Some of the most overtly dancehall moments are delivered partly in Patois, largely indecipherable to all but Jamaicans, but clear enough to get the point across. The prevailing theme is along the lines of “look how hot I am,” but in a way that rings more playful than arrogant. Peppered throughout are nuggets of wisdom about proper priorities. In “Coo Coo Coo,” Santigold asserts, “I don’t care about your money, clout, hair / You can keep your cat call and get out of my way.” In “Run the Road,” she expands on her modest sources of satisfaction, declaring, “I believe in the rhythm of the road / I don’t got a need for so much more.” In “I Don’t Want,” she expands, “I don’t even want none / Let them think they won.” As she reasons, in “Valley of the Dolls,” “I could try to walk away / Or just win the game they play.”  With so much radio fodder preoccupied with vapid claims of status, Santigold’s cool composure is a breath of fresh air. The sentiment of unphased, empowered determination reaches its most emphatic on “Crashing Your Party,” and in the closer, “Gold Fire,” upon the notification, “I’m ‘a run a ring round your nothing.”

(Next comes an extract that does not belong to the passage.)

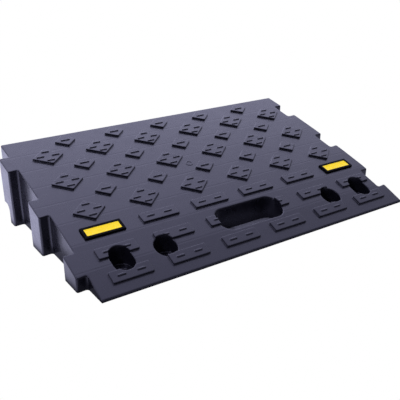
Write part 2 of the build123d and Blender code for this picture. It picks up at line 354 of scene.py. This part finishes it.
def seen_from_above(nodes, surface):
    """Makes a floor that can be looked through from below."""
    below = nodes.add("ShaderNodeNewGeometry").outputs["Backfacing"]
    clear = nodes.add("ShaderNodeBsdfTransparent")
    mixed = nodes.add("ShaderNodeMixShader", i0=below, i1=surface, i2=clear.outputs[0])
    nodes.feed(nodes.tree.nodes["Material Output"], "Surface", mixed.outputs[0])


def floor_material():
    floor = Material("pale_floor")
    place = floor.add("ShaderNodeTexCoord").outputs["Object"]
    along = floor.add("ShaderNodeSeparateXYZ", i0=place).outputs["Y"]
    away = floor.vector("LENGTH", place)["Value"]
    low, high = (Vector(corner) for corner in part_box("ramp_body"))
    centre, half = (low + high) / 2, (high - low) / 2
    centre.z = 0.0
    beyond = floor.vector("SUBTRACT", place, centre)[0]
    beyond = floor.vector("SUBTRACT", floor.vector("ABSOLUTE", beyond)[0], half)[0]
    beyond = floor.vector("MAXIMUM", beyond, (0.0, 0.0, 0.0))[0]
    gap = floor.vector("LENGTH", beyond)["Value"]
    (front, front_glow), (back, back_glow) = FLOOR_FRONT, FLOOR_BACK
    strength = floor.smooth(along, front, back, front_glow, back_glow)
    strength = floor.math("MULTIPLY", strength, floor.smooth(away, *FLOOR_REACH, 1.0, FLOOR_FAR))
    # painted shade: the floor's glow is dimmed close round the ramp
    strength = floor.math("MULTIPLY", strength, floor.smooth(gap, *FLOOR_CONTACT, FLOOR_SHADED, 1.0))
    seen_from_above(floor, glow(floor, 1.0, strength))
    return floor.data


def shade_material():
    """Painted shade: the ground under the ramp, where no light reaches, as a patch that does not glow like
    the rest of the floor.
    """
    shade = Material("shaded_floor")
    shade.set(Base_Color=SHADE_COLOUR, Roughness=1.0)
    seen_from_above(shade, shade.shader.outputs[0])
    return shade.data


def make_floor():
    """A wide floor with a dark patch of painted shade, hidden under the ramp, in its middle."""
    low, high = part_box("ramp_body")
    columns = (-FLOOR_HALF, low[0] + SHADE_INSET, high[0] - SHADE_INSET, FLOOR_HALF)
    rows = (-FLOOR_HALF, low[1] + SHADE_INSET, high[1] - SHADE_INSET, FLOOR_HALF)
    corners = [(x, y, -FLOOR_DROP) for y in rows for x in columns]
    wide = len(columns)
    faces = []
    for row in range(len(rows) - 1):
        for column in range(wide - 1):
            first = row * wide + column
            faces.append((first, first + 1, first + wide + 1, first + wide))
    mesh = bpy.data.meshes.new("floor")
    mesh.from_pydata(corners, [], faces)
    mesh.materials.append(floor_material())
    mesh.materials.append(shade_material())
    # the middle face takes the painted shade
    mesh.polygons[len(faces) // 2].material_index = 1
    floor = bpy.data.objects.new("floor", mesh)
    bpy.context.scene.collection.objects.link(floor)


def soft_box(name, azimuth, height, distance, size, power):
    light = bpy.data.lights.new(name, "AREA")
    light.size = size
    light.energy = power
    light.color = LIGHT_TINT[:3]
    lamp = bpy.data.objects.new(name, light)
    towards = direction(azimuth, height)
    turn = towards.to_track_quat("Z", "Y").to_matrix().to_4x4()
    lamp.matrix_world = Matrix.Translation(towards * distance) @ turn
    bpy.context.scene.collection.objects.link(lamp)


def make_world():
    """One broad soft light behind the ramp that fades round to the front."""
    world = bpy.data.worlds.new("studio")
    bpy.context.scene.world = world
    world.use_nodes = True
    nodes = Nodes(world.node_tree)
    towards = nodes.add("ShaderNodeTexCoord").outputs["Generated"]
    middle = tuple(direction(SKY_AZIMUTH, SKY_HEIGHT))
    facing = nodes.dot(towards, middle)
    share = nodes.math("MULTIPLY_ADD", facing, 0.5, 0.5)
    lobe = nodes.math("POWER", nodes.math("MAXIMUM", share, 0.0), SKY_FOCUS)
    strength = nodes.math("MULTIPLY", lobe, SKY_STRENGTH)
    lit = nodes.add("ShaderNodeBackground", Color=LIGHT_TINT, Strength=strength)
    white = nodes.add("ShaderNodeBackground", Color=(1.0, 1.0, 1.0, 1.0), Strength=1.0)
    eye = nodes.add("ShaderNodeLightPath").outputs["Is Camera Ray"]
    mixed = nodes.add("ShaderNodeMixShader", i0=eye, i1=lit.outputs[0], i2=white.outputs[0])
    nodes.feed(nodes.tree.nodes["World Output"], "Surface", mixed.outputs[0])


def main():
    bpy.context.scene.view_settings.view_transform = "Standard"
    make_camera()
    make_world()
    make_floor()
    soft_box("key", KEY_AZIMUTH, KEY_HEIGHT, KEY_DISTANCE, KEY_SIZE, KEY_POWER)
    nodes = frame["nodes"]
    rubber, black, yellow = rubber_material(), frame_material(), lens_material()
    paint(nodes["ramp_body"], rubber)
    for side in ("left", "right"):
        paint(nodes[f"reflector_frame_{side}"], black)
        paint(nodes[f"reflector_lens_{side}"], yellow)
        make_lens(side, yellow)


main()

One notable strength of “I Don’t Want: The Gold Fire Session” is how it manages to sound centered, while spanning so many styles. Artists who draw from such especially eclectic influences often turn out music too forced and patchy to achieve prominent pop punch, but Santigold’s music seems more elegantly focused on every successive release. While the new record might seem like a slightly less thoroughly realized album than the last two, this only ends up being an attribute, as there’s nothing slapdash about it. The seamless continuity of the mixtape-style format imbues the release with a certain breeziness that gives it a character of its own — and as is always the case with Santigold, every constituent song could be a single.

I Don’t Want: The Gold Fire Sessions” is available July 27 on Apple Music.